Trump has been briefed on plans in multiple states and critical races, including Georgia. But Pennsylvania has grabbed his interest most keenly, including in the Senate contest between Democrat John Fetterman and the Trump-endorsed GOP contender Mehmet Oz. If the Republican does not win by a wide enough margin to trigger a speedy concession from Fetterman — or if the vote tally is close on or after Election Night in November — Trump and other Republicans are already preparing to wage a legal and activist crusade against the “election integrity” of Democratic strongholds such as the Philly area.

However, Trump’s focus on Pennsylvania seems to be more about his political future than party allegiance or fealty to his celebrity endorsee. As he hosts meetings on possible 2022 election challenges, he’s also laid the groundwork for a run in 2024 — where Pennsylvania again promises to be critical and competitive. As one source who has spoken to Trump several times about a potential post-election-day legal battle over the Oz-Fetterman race puts it, Trump views a potential midterm challenge as a “dress rehearsal for Trump 2024.”

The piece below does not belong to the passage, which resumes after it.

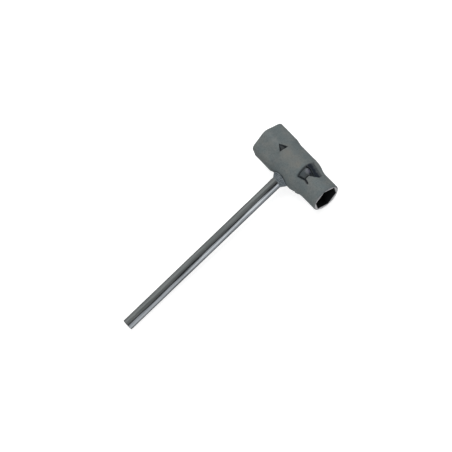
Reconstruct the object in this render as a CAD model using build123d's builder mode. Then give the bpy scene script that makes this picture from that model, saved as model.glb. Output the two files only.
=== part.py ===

Trump won Pennsylvania in 2016 and then lost it to Biden in 2020 by more than 80,000, and if the two candidates rematch in 2024, it could well be the state that picks the next president. At the Trump tower meeting in September, Trump also pushed the officials on their efforts to limit mail-in voting, the Morning Times and Semafor report. (The biggest 2022 boon for Trump’s 2024 hopes could come if Doug Mastriano — the state’s Trump-touting, 2020 election-denying GOP nominee for governor — manages to pull off an upset. But the people in Trump’s orbit, reading the same polls as everyone else, see little chance of that happening.)